ANST - Boffers

Lael Portwood laepor at fisd.hub.ofthe.net
Fri Feb 19 09:40:09 PST 1999


When I fought sword and board, I was up against men that seemed twice my height and three times my weight.  That's just the luck of the draw. We can "rule and reg" ourselves to death.  Dividing by ages seems to be the best bet.  Any good fighter can tell you that size and weight aren't always to a fighter's advantage.  In many cases, the smaller fighters have great advantages.  It's all in what you are taught and how you use it.  Instead of teaching our kids to say, "It's not fair.  He was bigger than me!", we can teach them, "Wow!  He was good!  I guess I better practice some more."

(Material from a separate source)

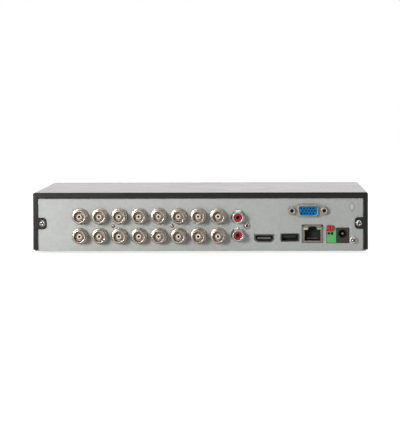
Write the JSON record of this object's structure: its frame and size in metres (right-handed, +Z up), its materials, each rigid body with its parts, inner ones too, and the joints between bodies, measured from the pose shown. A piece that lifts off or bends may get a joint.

My son is 13.  He's pretty small for his age.  I don't know how he'll do and I'm really not concerned about it because as long as he's out there having fun and playing with honor, that's all that counts.

Ascelyn

>>> Amy Forsyth <aforsyth at UH.EDU> 02/19 10:59 AM >>>
At 08:12 AM 2/19/99 -0800, you wrote:
>how about age groups. ten and under, eleven to fourteen, fifteen to 
>seventeen, (you don't want a seventeen year old beating up on an eleven 
>year old) and adult. and no gender restrictions. that way all get to 
>play.
>km


What's the minimum age?  seven? eight?

Would height/weight make better divisions?  
(Some 12 year olds can be as big or bigger than a 15 year old.)